Earlier this week, Treasury Secretary Janet Yellen sent her fourth letter to Congress, urging lawmakers “to protect the full faith and credit of the United States by acting [on the debt limit] as soon as possible.” This time, she also gave Congress a specific date: October 18. On this date, Yellen wrote, “we expect Treasury would be left with very limited resources that would be depleted quickly. It is uncertain whether we could continue to meet all the nation's commitments after that date.”
For months, Republicans and Democrats in Washington have engaged in a dangerous game of chicken over the debt limit. Democrats, led by Senator Chuck Schumer (D-NY), want to suspend the debt limit until after the 2022 elections, but they need Republicans to cooperate and not filibuster the measure. Republicans, led by Senator Mitch McConnell (R-KY), are irate over the Democrats’ $3.5 trillion Build Back Better bill and want to force Democrats to use reconciliation to raise the debt limit. Ironically, both scenarios would allow Democrats to resolve the debt limit impasse with 51 votes, but reconciliation would require Democrats to raise the debt limit by a specific amount (likely trillions of dollars) rather than merely suspend it.
McConnell thinks he’s being clever, and he may well succeed, but the oddities of Senate procedure and the Law of Unintended Consequences suggest there is a non-zero chance that Democrats may choose a third option and “nuke” the filibuster to pass a debt limit suspension—not because they want to, but because they have to.
Suspending the debt limit until a date certain with general legislation is a quick and painless solution. Senator Schumer could go to the Senate floor tomorrow, legislation in hand, and ask unanimous consent to schedule a vote on final passage later that same day. By remaining silent and not objecting, Senate Republicans would allow the prescribed vote to happen but could still vote against the bill during the roll call vote. Unfortunately, there are at least two Republican Senators who have said they will object.
Under reconciliation there are many more hurdles, including the calendar. Because Democrats already have an FY 2022 budget resolution in place, they’d need to seek permission from the Senate Parliamentarian to revise it (to add reconciliation instructions to raise the debt limit)—a process that normally requires several meetings and oral arguments between opposing counsel. And even if Democrats are granted permission, they may be required to start the entire reconciliation process all over from scratch (draft, debate, and pass a new budget resolution in each chamber; then draft, debate, and pass a new reconciliation bill in each chamber). Each step would take multiple days and Congress has (at the most) until October 18—though in all likelihood, they probably have even less time because history suggests the financial markets could start to froth and panic ahead of the deadline.
If options 1 and 2 are not viable, Senate Democrats will have only one other option in the face of cataclysmic default: nuke the filibuster.

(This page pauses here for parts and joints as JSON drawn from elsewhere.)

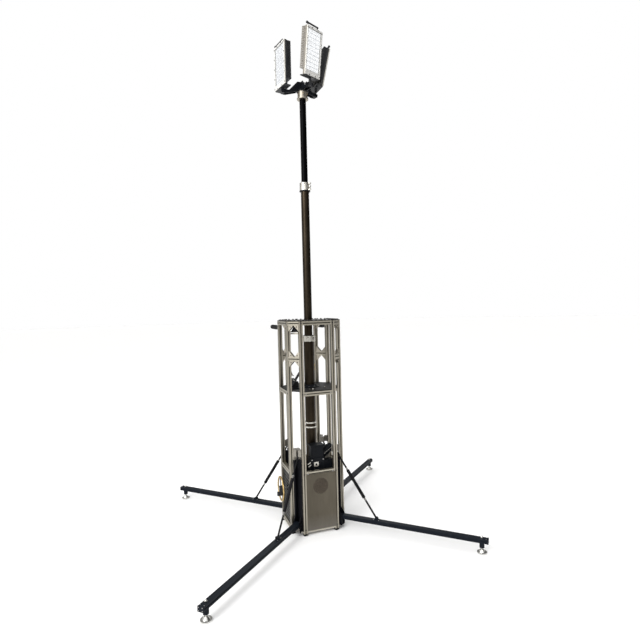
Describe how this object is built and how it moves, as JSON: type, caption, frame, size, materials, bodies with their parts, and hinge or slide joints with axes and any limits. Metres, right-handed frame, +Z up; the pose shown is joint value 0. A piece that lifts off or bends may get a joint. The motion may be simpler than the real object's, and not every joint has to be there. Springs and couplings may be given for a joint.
{
  "type": "crank lighting stand",
  "caption": "Telescopic lighting mast in a slotted aluminium tower with folding braced legs, a crank winch and tilting LED panel floods.",
  "frame": {"origin": "on the floor, under the mast axis", "axes": "+Z up the mast, -Y out of the front panel with the round vent, +X to the right of a person facing that panel"},
  "size_m": [1.9318, 1.9318, 3.8089],
  "materials": {
    "profile_aluminium": "satin champagne anodised extrusion",
    "cast_bracket": "tumbled die casting",
    "rubber_foot": "matt",
    "dark_plate": "charcoal powder coat",
    "bolt_steel": "zinc plated",
    "base_sheet": "mill finish sheet",
    "panel_sheet": "champagne satin sheet",
    "vent_mesh": "dark bronze mesh",
    "ribbed_panel": "dark grey ribbed sheet",
    "black_coat": "black powder coat",
    "cast_grey": "sand cast",
    "bronze_tube": "dark bronze anodised",
    "clamp_silver": "machined and clear anodised",
    "black_plastic": "fine grain",
    "grey_box": "grey powder coat",
    "battery_case": "moulded",
    "wheel_rim": "brushed lacquered",
    "shaft_steel": "turned",
    "lever_steel": "brushed",
    "glide_plastic": "moulded nylon",
    "black_tube": "black anodised",
    "lamp_casting": "charcoal powder coat",
    "lamp_window": "clear toughened glass over white LED board",
    "leg_black": "blue-black powder coat",
    "foot_steel": "bright zinc"
  },
  "bodies": {
    "tower": {"posts": "profile_aluminium", "post_feet": "rubber_foot", "face_rails": "profile_aluminium", "chamfer_bars": "profile_aluminium", "gussets": "cast_bracket", "top_plate": "dark_plate", "top_bolts": "bolt_steel", "mid_plate": "dark_plate", "base_plate": "base_sheet", "front_panel": "panel_sheet", "front_grille": "vent_mesh", "left_panel": "ribbed_panel", "plain_panels": "panel_sheet", "leg_channels": "black_coat", "mast_foot": "cast_grey", "outer_tube": "bronze_tube", "outer_clamp": "clamp_silver", "mast_guide": "black_coat", "drive_box": "black_coat", "drive_motor": "black_coat", "drive_flange": "clamp_silver", "battery": "battery_case", "power_box": "grey_box", "control_box": "black_plastic", "push_handles": "black_plastic", "winch_frame": "cast_grey"},
    "crank": {"crank_wheel": "wheel_rim", "crank_shaft": "shaft_steel"},
    "knob": {"crank_knob": "black_plastic"},
    "lower_lever": {"outer_lever": "lever_steel"},
    "stage2": {"stage2_tube": "bronze_tube", "stage2_glide": "glide_plastic", "stage2_clamp": "clamp_silver"},
    "upper_lever": {"stage2_lever": "lever_steel"},
    "stage3": {"stage3_tube": "black_tube", "stage3_glide": "glide_plastic", "head_sleeve": "clamp_silver", "lamp_hub": "black_coat"},
    "lamp_left": {"lamp_left": "lamp_casting", "window_left": "lamp_window"},
    "lamp_front": {"lamp_front": "lamp_casting", "window_front": "lamp_window"},
    "lamp_right": {"lamp_right": "lamp_casting", "window_right": "lamp_window"},
    "leg_front_left": {"leg_front_left": "leg_black"},
    "strut_front_left": {"strut_front_left": "leg_black"},
    "slide_front_left": {"slide_front_left": "grey_box"},
    "foot_front_left": {"foot_front_left": "foot_steel"},
    "leg_front_right": {"leg_front_right": "leg_black"},
    "strut_front_right": {"strut_front_right": "leg_black"},
    "slide_front_right": {"slide_front_right": "grey_box"},
    "foot_front_right": {"foot_front_right": "foot_steel"},
    "leg_back_right": {"leg_back_right": "leg_black"},
    "strut_back_right": {"strut_back_right": "leg_black"},
    "slide_back_right": {"slide_back_right": "grey_box"},
    "foot_back_right": {"foot_back_right": "foot_steel"},
    "leg_back_left": {"leg_back_left": "leg_black"},
    "strut_back_left": {"strut_back_left": "leg_black"},
    "slide_back_left": {"slide_back_left": "grey_box"},
    "foot_back_left": {"foot_back_left": "foot_steel"}
  },
  "joints": [
    {"name": "mast_lift", "type": "slide", "parent": "tower", "child": "stage2", "axis": [0, 0, 1], "range_m": [-1, 0]},
    {"name": "mast_top_slide", "type": "slide", "parent": "stage2", "child": "stage3", "axis": [0, 0, 1], "range_m": [-0.64, 0.4]},
    {"name": "crank_turn", "type": "hinge", "parent": "tower", "child": "crank", "pos_m": [-0.2, 0, 0.306], "axis": [1, 0, 0], "range_deg": [0, 1910]},
    {"name": "knob_spin", "type": "hinge", "parent": "crank", "child": "knob", "pos_m": [-0.255, -0.058, 0.29], "axis": [-1, 0, 0], "continuous": true},
    {"name": "lower_lever_swing", "type": "hinge", "parent": "tower", "child": "lower_lever", "pos_m": [0.03448, -0.04413, 1.465], "axis": [0, 0, -1], "range_deg": [0, 100]},
    {"name": "upper_lever_swing", "type": "hinge", "parent": "stage2", "child": "upper_lever", "pos_m": [0.03078, -0.0394, 2.6575], "axis": [0, 0, -1], "range_deg": [0, 100]},
    {"name": "lamp_left_tilt", "type": "hinge", "parent": "stage3", "child": "lamp_left", "pos_m": [-0.1579, 0.00551, 3.385], "axis": [-0.0349, -0.9994, 0], "range_deg": [-6, 60]},
    {"name": "lamp_front_tilt", "type": "hinge", "parent": "stage3", "child": "lamp_front", "pos_m": [0.01809, -0.12873, 3.405], "axis": [0.9903, 0.1392, 0], "range_deg": [-14, 60]},
    {"name": "lamp_right_tilt", "type": "hinge", "parent": "stage3", "child": "lamp_right", "pos_m": [0.11876, 0.05288, 3.405], "axis": [-0.4067, 0.9135, 0], "range_deg": [-14, 60]},
    {"name": "leg_front_left_fold", "type": "hinge", "parent": "tower", "child": "leg_front_left", "pos_m": [-0.17664, -0.17664, 0.087], "axis": [-0.7071, 0.7071, 0], "range_deg": [0, 90]},
    {"name": "strut_front_left_fold", "type": "hinge", "parent": "leg_front_left", "child": "strut_front_left", "pos_m": [-0.38042, -0.38042, 0.112], "axis": [-0.7071, 0.7071, 0], "range_deg": [-122.27, 0]},
    {"name": "slide_front_left_lift", "type": "slide", "parent": "tower", "child": "slide_front_left", "axis": [0, 0, 1], "range_m": [0, 0.36351]},
    {"name": "foot_front_left_screw", "type": "hinge", "parent": "leg_front_left", "child": "foot_front_left", "pos_m": [-0.91924, -0.91924, 0.02], "axis": [0, 0, 1], "continuous": true},
    {"name": "leg_front_right_fold", "type": "hinge", "parent": "tower", "child": "leg_front_right", "pos_m": [0.17664, -0.17664, 0.087], "axis": [-0.7071, -0.7071, 0], "range_deg": [0, 90]},
    {"name": "strut_front_right_fold", "type": "hinge", "parent": "leg_front_right", "child": "strut_front_right", "pos_m": [0.38042, -0.38042, 0.112], "axis": [-0.7071, -0.7071, 0], "range_deg": [-122.27, 0]},
    {"name": "slide_front_right_lift", "type": "slide", "parent": "tower", "child": "slide_front_right", "axis": [0, 0, 1], "range_m": [0, 0.36351]},
    {"name": "foot_front_right_screw", "type": "hinge", "parent": "leg_front_right", "child": "foot_front_right", "pos_m": [0.91924, -0.91924, 0.02], "axis": [0, 0, 1], "continuous": true},
    {"name": "leg_back_right_fold", "type": "hinge", "parent": "tower", "child": "leg_back_right", "pos_m": [0.17664, 0.17664, 0.087], "axis": [0.7071, -0.7071, 0], "range_deg": [0, 90]},
    {"name": "strut_back_right_fold", "type": "hinge", "parent": "leg_back_right", "child": "strut_back_right", "pos_m": [0.38042, 0.38042, 0.112], "axis": [0.7071, -0.7071, 0], "range_deg": [-122.27, 0]},
    {"name": "slide_back_right_lift", "type": "slide", "parent": "tower", "child": "slide_back_right", "axis": [0, 0, 1], "range_m": [0, 0.36351]},
    {"name": "foot_back_right_screw", "type": "hinge", "parent": "leg_back_right", "child": "foot_back_right", "pos_m": [0.91924, 0.91924, 0.02], "axis": [0, 0, 1], "continuous": true},
    {"name": "leg_back_left_fold", "type": "hinge", "parent": "tower", "child": "leg_back_left", "pos_m": [-0.17664, 0.17664, 0.087], "axis": [0.7071, 0.7071, 0], "range_deg": [0, 90]},
    {"name": "strut_back_left_fold", "type": "hinge", "parent": "leg_back_left", "child": "strut_back_left", "pos_m": [-0.38042, 0.38042, 0.112], "axis": [0.7071, 0.7071, 0], "range_deg": [-122.27, 0]},
    {"name": "slide_back_left_lift", "type": "slide", "parent": "tower", "child": "slide_back_left", "axis": [0, 0, 1], "range_m": [0, 0.36351]},
    {"name": "foot_back_left_screw", "type": "hinge", "parent": "leg_back_left", "child": "foot_back_left", "pos_m": [-0.91924, 0.91924, 0.02], "axis": [0, 0, 1], "continuous": true}
  ],
  "couplings": [
    {"joint": "crank_turn", "follows": "mast_lift", "rad_per_m": -33.333},
    {"joint": "strut_front_left_fold", "follows": "leg_front_left_fold", "ratio": -1.3575},
    {"joint": "slide_front_left_lift", "follows": "leg_front_left_fold", "m_per_rad": 0.23129},
    {"joint": "strut_front_right_fold", "follows": "leg_front_right_fold", "ratio": -1.3575},
    {"joint": "slide_front_right_lift", "follows": "leg_front_right_fold", "m_per_rad": 0.23129},
    {"joint": "strut_back_right_fold", "follows": "leg_back_right_fold", "ratio": -1.3575},
    {"joint": "slide_back_right_lift", "follows": "leg_back_right_fold", "m_per_rad": 0.23129},
    {"joint": "strut_back_left_fold", "follows": "leg_back_left_fold", "ratio": -1.3575},
    {"joint": "slide_back_left_lift", "follows": "leg_back_left_fold", "m_per_rad": 0.23129}
  ]
}
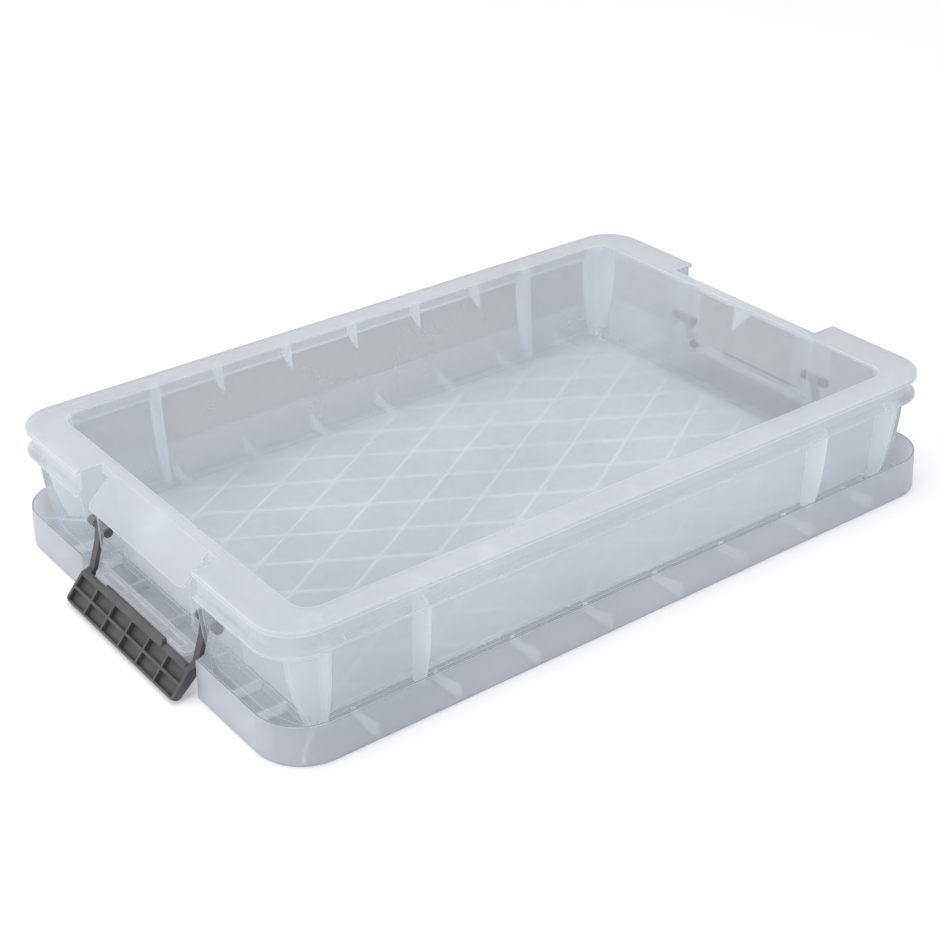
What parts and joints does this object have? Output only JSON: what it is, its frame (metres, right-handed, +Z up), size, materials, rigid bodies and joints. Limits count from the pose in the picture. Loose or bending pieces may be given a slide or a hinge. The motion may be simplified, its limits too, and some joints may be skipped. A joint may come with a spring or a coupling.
{
  "type": "storage box with clip handles",
  "caption": "Flat translucent storage box standing open in its upturned lid, with dark swing handles at the short ends that clip the lid shut.",
  "frame": {"origin": "on the ground under the middle of the box", "axes": "+X along the box, towards the right-hand handle; +Y across it, away from the front long side; +Z up"},
  "size_m": [0.636, 0.3904, 0.0993],
  "materials": {
    "clear_plastic": "frosted, see-through",
    "dark_plastic": "satin dark grey"
  },
  "bodies": {
    "lid": {"lid": "clear_plastic"},
    "tub": {"tub": "clear_plastic"},
    "handle_left": {"handle_left": "dark_plastic"},
    "handle_right": {"handle_right": "dark_plastic"}
  },
  "joints": [
    {"name": "tub_lift", "type": "slide", "parent": "lid", "child": "tub", "axis": [0, 0, 1], "range_m": [0, 0.15]},
    {"name": "handle_left_swing", "type": "hinge", "parent": "tub", "child": "handle_left", "pos_m": [-0.2848, 0, 0.0532], "axis": [0, 1, 0], "range_deg": [0, 128]},
    {"name": "handle_right_swing", "type": "hinge", "parent": "tub", "child": "handle_right", "pos_m": [0.2848, 0, 0.0532], "axis": [0, -1, 0], "range_deg": [0, 128]}
  ]
}
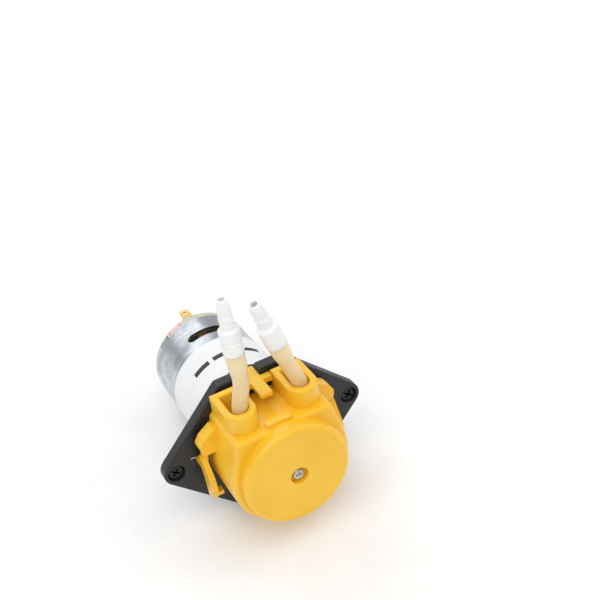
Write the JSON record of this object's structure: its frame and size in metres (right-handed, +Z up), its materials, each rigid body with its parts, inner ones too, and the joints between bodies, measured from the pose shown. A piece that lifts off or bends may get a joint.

To be clear, Senate Democrats wouldn’t eliminate the filibuster entirely—the possibility of returning to the minority at some point would incentivize restraint. Rather, Democrats would likely re-interpret Rule XXII (the cloture rule) to exempt legislation addressing the statutory debt limit, leaving the filibuster in place for all other legislation (at least until it threatened other high profile cornerstones of our democracy; e.g. voting rights).
Skeptics will point to establishment and moderate Democrats like Senators Dick Durbin (D-IL), Joe Manchin (D-WV), and Kristyn Sinema (D-AZ) to declare that Democrats don’t have the votes to eliminate the filibuster—and today they’d be right. But on October 17, “no” votes could quickly become “yes” votes to stave off default and the ensuing economic disaster it would cause.
Political history is littered with examples of unintended consequences. Senate Republicans should re-think their high-wire game of debt limit chicken lest it lead to an outcome they did not foresee and one that will change the fabric of the Senate, forever.